Due to the nature of the aggregations in the cubes, they all have Dynamic hierarchies in the Accounts/Measures dimension.  This is due to using the minus (-) operator, some label only stuff, and shared members, all of which ASO is very particular with, especially in this version.  All of the other dimensions have Stored hiearchies or are set to Multiple Hierarchies (such as the MDX calcs in the Time dimension to get me some Year-To-Date members).

Actually, it turns out that all of the these cubes have Measures dimensions that make it prohibitively difficult to set Measures to Stored instead of Dynamic, except for one.  So, even though I would need to spin off a separate EIS metaoutline in order to build the dimension differently (these cubes are all generated from the same metaoutline but with different filters), it might be worth it if I can get some better performance on retrieves to this cube — particularly when the queries start to put some of the attribute dimensions or other MDX calcs into play.

What I need is some sort of method to test the performance of some typical retrieves against the two variants of the cube.  I setup one cube as normal, loaded it up with data, and materialized 1 gig worth of aggregations.  Prior to this I had also copied the cube within EAS, made the tweak to Measures to change it from Dynamic to Stored, loaded the data, did a gig of aggregations.  At this point I had two cubes with identical data but one with a Dynamic hierarchy (Measures with 10,000 or so members) and one with stored.  Time to compare.

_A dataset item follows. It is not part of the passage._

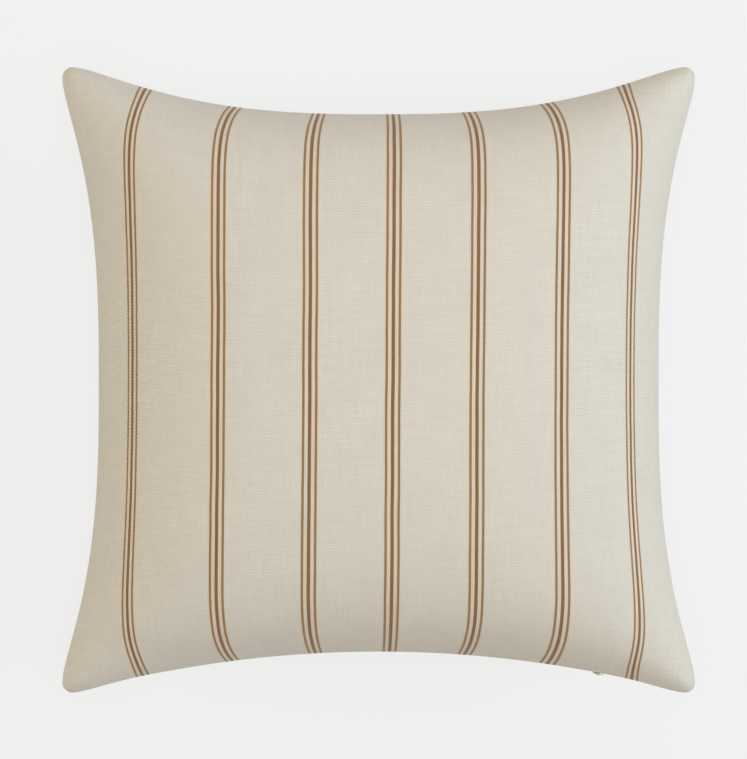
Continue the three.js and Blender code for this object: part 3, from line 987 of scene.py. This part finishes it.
def sew_panel(name: str, layer: ClothLayer, side: Side, hem: Hem,
              has_zip: bool = False) -> Piece:
    """Makes one panel as a single sheet: its crowned face and the allowance turned in behind it.

    Args:
        name: The piece's name.
        layer: The layer that it belongs to.
        side: Which panel.
        hem: How its edge turns in.
        has_zip: Whether the bottom seam parts for a zip.

    Returns:
        The sheet, before its thickness.
    """
    count = layer.cells + 1
    points = layer.grids[side] + [0, 0, SEAM_Z + side.value * layer.gap]
    numbers = np.arange(count * count).reshape(count, count)
    loops = hem.loops(layer, side, has_zip)
    rim = rim_of(numbers)
    points = points.reshape(-1, 3)
    points[rim] = loops[0]
    cloth = layer.cloth_places().reshape(-1, 2)
    edge = cloth[rim]
    outward = np.sign(edge) * (np.abs(edge) > layer.half_cloth - 1e-6)
    faces = grid_faces(count, count, flipped=side is Side.BACK)
    rings = [rim]
    for step, loop in enumerate(loops[1:], start=1):
        rings.append(len(points) + np.arange(len(loop)))
        points = np.vstack([points, loop])
        turned = np.linalg.norm(loop - loops[0], axis=1).mean()
        cloth = np.vstack([cloth, edge + outward * turned])
    for near, far in zip(rings, rings[1:]):
        for i in range(len(rim)):
            j = (i + 1) % len(rim)
            quad = (near[j], near[i], far[i], far[j])
            faces.append(quad[::-1] if side is Side.BACK else quad)
    return add_mesh(name, points, faces, cloth)


def lay_strip(name: str, layer: ClothLayer, side: Side, across: Array, along: Array,
              depth: Array | float) -> Piece:
    """Lays a strip of cloth against the inside of a panel.

    Args:
        name: The piece's name.
        layer: The layer that it lies in.
        side: Which panel.
        across: Its places across the layer's flat cloth, as a grid.
        along: Its places along it, as a grid.
        depth: How far under the layer's surface.

    Returns:
        The strip, before its thickness.
    """
    points = layer.at(side, across, along, depth)
    rows, columns = points.shape[:2]
    faces = grid_faces(rows, columns, flipped=side is Side.BACK)
    return add_mesh(name, points.reshape(-1, 3), faces, np.stack([across, along], -1).reshape(-1, 2))


# --- Sub-assemblies ---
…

I cooked up some report scripts, MaxL scripts, and some batch files.  The batch file loads a configuration file which specifies which database to hit and which report to run.  It then runs the report against the database, sets a timestamp before and after it runs, and dumps it all to a text file.  It’s not an exact science, but in theory it’ll give me somewhat of an idea as to whether making the hierarchy Stored is going to help my users’ retrieval operations.  And without further ado, here are the results:

Starting new process at Tue 01/20/2009 10:11:08.35 Time Duration Winner
start-report_01-DB (Dynamic) 11:10.0
finish-report_01-DB (Dynamic) 11:13.4 00:03.4
start-report_01-DB (Stored) 11:14.6
finish-report_01-DB (Stored) 11:21.4 00:06.8 Dynamic
start-report_02-DB (Dynamic) 11:22.6
finish-report_02-DB (Dynamic) 11:51.9 00:29.3
start-report_02-DB (Stored) 11:53.0
finish-report_02-DB (Stored) 12:00.0 00:07.0 Stored
start-report_03-DB (Dynamic) 12:01.3
finish-report_03-DB (Dynamic) 12:02.2 00:00.9
start-report_03-DB (Stored) 12:03.9
finish-report_03-DB (Stored) 12:42.1 00:38.2 Dynamic
start-report_04-DB (Dynamic) 12:43.6
finish-report_04-DB (Dynamic) 12:50.2 00:06.6
start-report_04-DB (Stored) 12:51.3
finish-report_04-DB (Stored) 14:26.4 01:35.1 Dynamic
start-report_05-DB (Dynamic) 14:36.3
finish-report_05-DB (Dynamic) 15:18.3 00:42.0
start-report_05-DB (Stored) 15:19.6
finish-report_05-DB (Stored) 17:32.0 02:12.4 Dynamic
Starting new process at Tue 01/20/2009 10:30:55.65
start-report_01-DB (Dynamic) 30:57.5
finish-report_01-DB (Dynamic) 30:59.9 00:02.4
start-report_01-DB (Stored) 31:01.0
finish-report_01-DB (Stored) 31:05.8 00:04.7 Dynamic
start-report_02-DB (Dynamic) 31:07.7
finish-report_02-DB (Dynamic) 31:40.8 00:33.1
start-report_02-DB (Stored) 31:42.5
finish-report_02-DB (Stored) 31:46.1 00:03.5 Stored
start-report_03-DB (Dynamic) 31:50.4
finish-report_03-DB (Dynamic) 31:51.0 00:00.6
start-report_03-DB (Stored) 31:52.4
finish-report_03-DB (Stored) 31:52.8 00:00.3 Tie
start-report_04-DB (Dynamic) 31:54.0
finish-report_04-DB (Dynamic) 32:06.3 00:12.3
start-report_04-DB (Stored) 32:12.1
finish-report_04-DB (Stored) 32:51.4 00:39.3 Dynamic
start-report_05-DB (Dynamic) 32:55.5
finish-report_05-DB (Dynamic) 33:38.1 00:42.6
start-report_05-DB (Stored) 33:39.7
finish-report_05-DB (Stored) 36:42.5 03:02.8 Dynamic

So, interestingly enough, the Dynamic dimension comes out on top, at least for most of the tests I wrote. There is one of the tests though (report_02) that seems to completely smoke the Dynamic hierarchy.  I wrote these report scripts kind of randomly, so I definitely need to do some more testing, but in the mean time I think I feel better about using a Dynamic hierarchy.  Since the ASO aggregation method for these cubes is simply to process aggregations until the database size is a certain multiple of it’s original size, one of the next steps I could look at for query optimization would be to enable query tracking, stuff the query statistics by running some reports, and then using those stats to design the aggregations.  In any case, I’m glad I am looking at some actual data rather than just blindly implementing a change and hoping for the best.

This isn’t to say that Dynamic is necessarily better than Stored or vice versa, however, I ran this very limited number of tests numerous times and got essentially the same results.  For the least part, this goes to show that there isn’t really a silver bullet for optimization and that experimentation is always a good way to go (except on your production servers, of course).  I am curious, however to go back and look at report_02 and see what it is about that particular report that is apparently so conducive to Stored hierarchies.